A case comprising not only of a stabbed body at the bottom of a well, the theft of the famous sapphire, the mysterious identity of Creeping Jenny and the role she, or he, played in this country house drama, but other issues muddying the solution – ranging from a stolen dagger to an extraordinary bet made regarding the sapphire. Flynn weaves all the different, apparently crossed and knotted, plot-threads together, before pulling them apart again, with equal skill. Flynn understood his genre tropes and knew how to find his way around a plot. That allowed him to sometimes get away with certain things that would have died a death in the hands of a less talented writer. For example (SPOILER-ISH/ROT13) gur zheqrere'f vqragvgl naq zbgvir ner obgu pyrireyl uvqqra sebz gur ernqre, ohg gur zheqre boivbhfyl cynl frpbaq svqqyr gb gur inevbhf cybg-guernqf yvaxrq gb Perrcvat Wraal zlfgrel. Ubjrire, Sylaa cerfragf vg va fhpu n jnl vg qbrfa'g srry yvxr vg cynlf frpbaq svqqyr nf vg'f tbbq rabhtu gb unir pneevrq n pbhagel ubhfr zlfgrel jvgubhg fgbyra trzf be png ohetynef. V nyfb rawblrq ubj boivbhf gur nafjre vf gb gur Ehffryy Fgerngsrvyq cybg-guernq, hayrff lbh'er hanjner gur nhgube jnf n znffvir Fureybpx Ubyzrf snaobl. But adds to the overall enjoyment either way.
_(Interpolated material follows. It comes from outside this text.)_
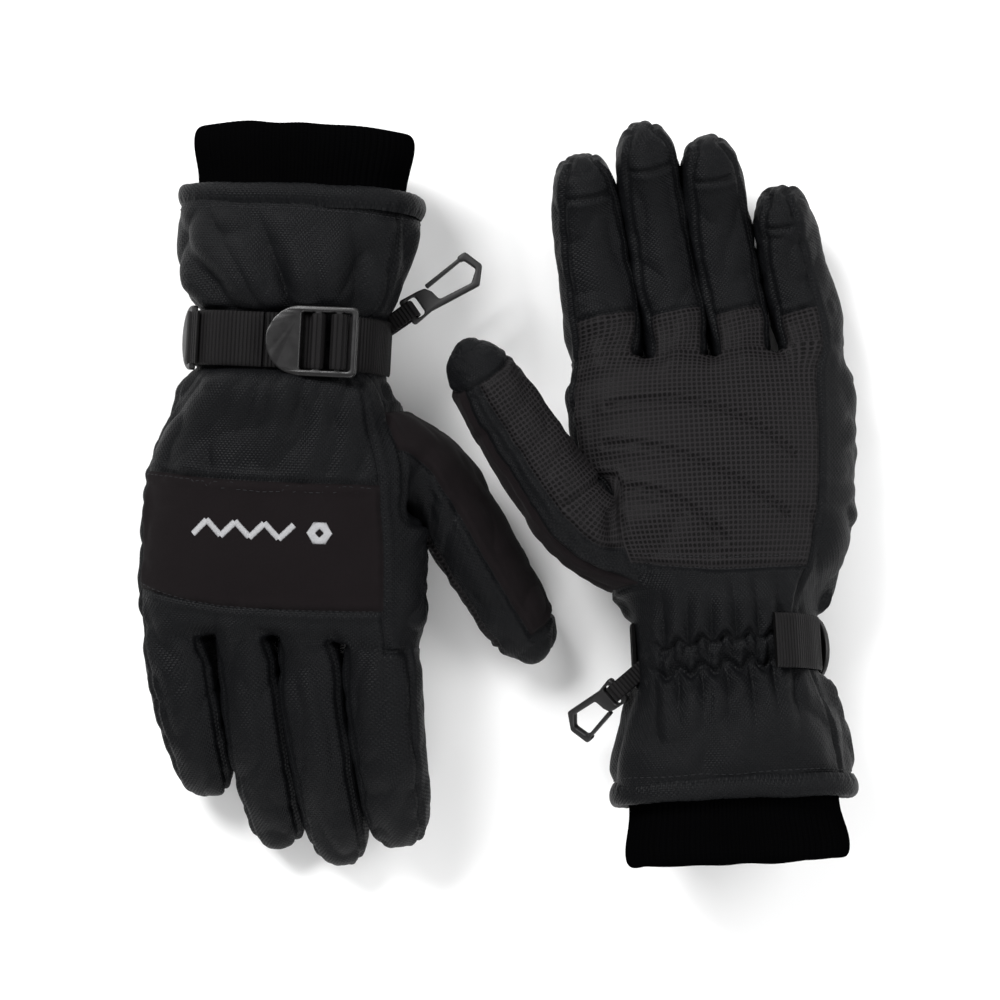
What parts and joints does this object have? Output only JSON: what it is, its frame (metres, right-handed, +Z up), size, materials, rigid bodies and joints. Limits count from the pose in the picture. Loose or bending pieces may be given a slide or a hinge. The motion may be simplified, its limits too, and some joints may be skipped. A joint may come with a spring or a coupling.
{
  "type": "work gloves",
  "caption": "Pair of insulated black work gloves with rib-knit storm cuffs, buckled wrist straps, dotted grip palms, softshell knuckle bands and snap hooks, one laid palm down and one palm up.",
  "frame": {"origin": "centre of the pair's outline on the surface it lies on", "axes": "+Z up; +Y along the gloves, towards the left glove's fingertips and the right glove's cuff; +X from the right glove to the left glove"},
  "size_m": [0.288, 0.306, 0.0736],
  "materials": {
    "twill": "matte black coated nylon twill",
    "softshell": "dull brown-black softshell",
    "grip": "dark grey grip fabric printed with fine raised dots",
    "embroidery": "light grey satin stitch",
    "elastic": "covered elastic",
    "padding": "polyester wadding, not seen",
    "membrane": "thin waterproof film, not seen",
    "lining": "brushed black lining",
    "knit": "black rib knit",
    "webbing": "black ribbed polyester webbing",
    "buckle_plastic": "satin black acetal",
    "hook_plastic": "matte black acetal"
  },
  "bodies": {
    "right_hand": {"right_gauntlet_back": "twill", "right_hand_back": "twill", "right_knuckle_band": "softshell", "right_knuckle_panel": "twill", "right_palm_heel": "twill", "right_palm_patch": "grip", "right_index_side_panel": "twill", "right_little_side_panel": "twill", "right_thumb_gusset": "twill", "right_wrist_elastic": "elastic", "right_insulation": "padding", "right_waterproof_insert": "membrane", "right_lining": "lining", "right_emblem": "embroidery", "right_hem": "twill", "right_knit_cuff": "knit", "right_wrist_strap": "webbing", "right_buckle_tab": "webbing", "right_hook_loop": "webbing"},
    "right_index_finger": {"right_index_finger": "twill"},
    "right_middle_finger": {"right_middle_finger": "twill"},
    "right_ring_finger": {"right_ring_finger": "twill"},
    "right_little_finger": {"right_little_finger": "twill"},
    "right_thumb": {"right_thumb": "twill"},
    "right_buckle": {"right_ladder_lock": "buckle_plastic", "right_strap_loop": "webbing"},
    "right_tail": {"right_strap_tail": "webbing"},
    "right_tab": {"right_pull_tab": "buckle_plastic"},
    "right_hook": {"right_snap_hook": "hook_plastic"},
    "right_gate": {"right_hook_gate": "hook_plastic"},
    "left_hand": {"left_gauntlet_back": "twill", "left_hand_back": "twill", "left_knuckle_band": "softshell", "left_knuckle_panel": "twill", "left_palm_heel": "twill", "left_palm_patch": "grip", "left_index_side_panel": "twill", "left_little_side_panel": "twill", "left_thumb_gusset": "twill", "left_wrist_elastic": "elastic", "left_insulation": "padding", "left_waterproof_insert": "membrane", "left_lining": "lining", "left_emblem": "embroidery", "left_hem": "twill", "left_knit_cuff": "knit", "left_wrist_strap": "webbing", "left_buckle_tab": "webbing", "left_hook_loop": "webbing"},
    "left_index_finger": {"left_index_finger": "twill"},
    "left_middle_finger": {"left_middle_finger": "twill"},
    "left_ring_finger": {"left_ring_finger": "twill"},
    "left_little_finger": {"left_little_finger": "twill"},
    "left_thumb": {"left_thumb": "twill"},
    "left_buckle": {"left_ladder_lock": "buckle_plastic", "left_strap_loop": "webbing"},
    "left_tail": {"left_strap_tail": "webbing"},
    "left_tab": {"left_pull_tab": "buckle_plastic"},
    "left_hook": {"left_snap_hook": "hook_plastic"},
    "left_gate": {"left_hook_gate": "hook_plastic"}
  },
  "joints": [
    {"name": "right_index_finger_flex", "type": "hinge", "parent": "right_hand", "child": "right_index_finger", "pos_m": [-0.05044, -0.06921, 0.04064], "axis": [0.9821, 0.1056, 0.1563], "range_deg": [-12, 60]},
    {"name": "right_middle_finger_flex", "type": "hinge", "parent": "right_hand", "child": "right_middle_finger", "pos_m": [-0.07706, -0.06783, 0.03633], "axis": [0.9821, 0.1056, 0.1563], "range_deg": [-12, 60]},
    {"name": "right_ring_finger_flex", "type": "hinge", "parent": "right_hand", "child": "right_ring_finger", "pos_m": [-0.10368, -0.06645, 0.03202], "axis": [0.9821, 0.1056, 0.1563], "range_deg": [-12, 60]},
    {"name": "right_little_finger_flex", "type": "hinge", "parent": "right_hand", "child": "right_little_finger", "pos_m": [-0.13029, -0.06506, 0.02771], "axis": [0.9821, 0.1056, 0.1563], "range_deg": [-12, 60]},
    {"name": "right_thumb_flex", "type": "hinge", "parent": "right_hand", "child": "right_thumb", "pos_m": [-0.0141, -0.0147, 0.02532], "axis": [0.8728, 0.4698, 0.1321], "range_deg": [-10, 35]},
    {"name": "right_buckle_tilt", "type": "hinge", "parent": "right_hand", "child": "right_buckle", "pos_m": [-0.06392, 0.06197, 0.06882], "axis": [0.0534, 0.9985, -0.0094], "range_deg": [0, 18], "stiffness_Nm_per_rad": 0.01, "springref_deg": -11.46},
    {"name": "right_tail_lift", "type": "hinge", "parent": "right_buckle", "child": "right_tail", "pos_m": [-0.09456, 0.06353, 0.06123], "axis": [0.0534, 0.9985, -0.0094], "range_deg": [0, 90], "stiffness_Nm_per_rad": 0.004, "springref_deg": -28.65},
    {"name": "right_tab_fold", "type": "hinge", "parent": "right_tail", "child": "right_tab", "pos_m": [-0.12381, 0.06497, 0.048], "axis": [0.0534, 0.9985, -0.0094], "range_deg": [0, 60], "stiffness_Nm_per_rad": 0.002, "springref_deg": -17.19},
    {"name": "right_hook_swing", "type": "hinge", "parent": "right_hand", "child": "right_hook", "pos_m": [-0.03726, 0.07602, 0.03508], "axis": [-0.5649, 0.8184, -0.1057], "range_deg": [-78, 62]},
    {"name": "right_gate_press", "type": "hinge", "parent": "right_hook", "child": "right_gate", "pos_m": [-0.02887, 0.08674, 0.0344], "axis": [0.0447, -0.0976, -0.9942], "range_deg": [0, 12], "stiffness_Nm_per_rad": 0.01, "springref_deg": -5.73},
    {"name": "left_index_finger_flex", "type": "hinge", "parent": "left_hand", "child": "left_index_finger", "pos_m": [0.0462, 0.06595, 0.01808], "axis": [0.98, 0.1977, -0.0229], "range_deg": [-12, 60]},
    {"name": "left_middle_finger_flex", "type": "hinge", "parent": "left_hand", "child": "left_middle_finger", "pos_m": [0.07317, 0.06713, 0.01808], "axis": [0.98, 0.1977, -0.0229], "range_deg": [-12, 60]},
    {"name": "left_ring_finger_flex", "type": "hinge", "parent": "left_hand", "child": "left_ring_finger", "pos_m": [0.10015, 0.06831, 0.01808], "axis": [0.98, 0.1977, -0.0229], "range_deg": [-12, 60]},
    {"name": "left_little_finger_flex", "type": "hinge", "parent": "left_hand", "child": "left_little_finger", "pos_m": [0.12712, 0.06949, 0.01808], "axis": [0.98, 0.1977, -0.0229], "range_deg": [-12, 60]},
    {"name": "left_thumb_flex", "type": "hinge", "parent": "left_hand", "child": "left_thumb", "pos_m": [0.01795, 0.01168, 0.04607], "axis": [0.8345, 0.5459, -0.0753], "range_deg": [-10, 35]},
    {"name": "left_buckle_tilt", "type": "hinge", "parent": "left_hand", "child": "left_buckle", "pos_m": [0.0675, -0.06657, 0.00516], "axis": [-0.0431, 0.9883, -0.1464], "range_deg": [0, 18], "stiffness_Nm_per_rad": 0.01, "springref_deg": -11.46},
    {"name": "left_tail_lift", "type": "hinge", "parent": "left_buckle", "child": "left_tail", "pos_m": [0.09895, -0.06482, 0.00773], "axis": [-0.0431, 0.9883, -0.1464], "range_deg": [0, 90], "stiffness_Nm_per_rad": 0.004, "springref_deg": -28.65},
    {"name": "left_tab_fold", "type": "hinge", "parent": "left_tail", "child": "left_tab", "pos_m": [0.12989, -0.06224, 0.01603], "axis": [-0.0431, 0.9883, -0.1464], "range_deg": [0, 60], "stiffness_Nm_per_rad": 0.002, "springref_deg": -17.19},
    {"name": "left_hook_swing", "type": "hinge", "parent": "left_hand", "child": "left_hook", "pos_m": [0.04779, -0.07758, 0.04437], "axis": [-0.6491, 0.7519, -0.1154], "range_deg": [-20, 120]},
    {"name": "left_gate_press", "type": "hinge", "parent": "left_hook", "child": "left_gate", "pos_m": [0.04416, -0.08749, 0.03575], "axis": [0.5868, 0.3984, -0.7049], "range_deg": [0, 12], "stiffness_Nm_per_rad": 0.01, "springref_deg": -5.73},
    {"name": "left_glove_lift", "type": "slide", "parent": "right_hand", "child": "left_hand", "axis": [0, 0, 1], "range_m": [0, 0.25]}
  ]
}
So, on a whole, I think The Creeping Jenny Mystery shows the detective story was ready to leave the 1920s behind and enter its golden age, plot-wise, because the story itself reads like it was written 8-10 years earlier. It reads like the Roaring Twenties had just begun, instead of being on its last leg, with its country house setting, stolen jewels and a cast of bantering Bright Young Things. Only difference is that the scene of the murder is a disused well rather the customary private study or library. A slightly tighter plot, detection and storytelling could have pushed to the first-ranks of such earlier titles like The Mystery of the Peacock's Eye (1928) and The Orange Axe (1931). Other than that, The Creeping Jenny Mystery reads like a fond farewell to the 1920s detective story plotted with nearly all the ingenuity of the then coming golden decade. So more than a little recommended to fans of Flynn and Golden Age detective fiction.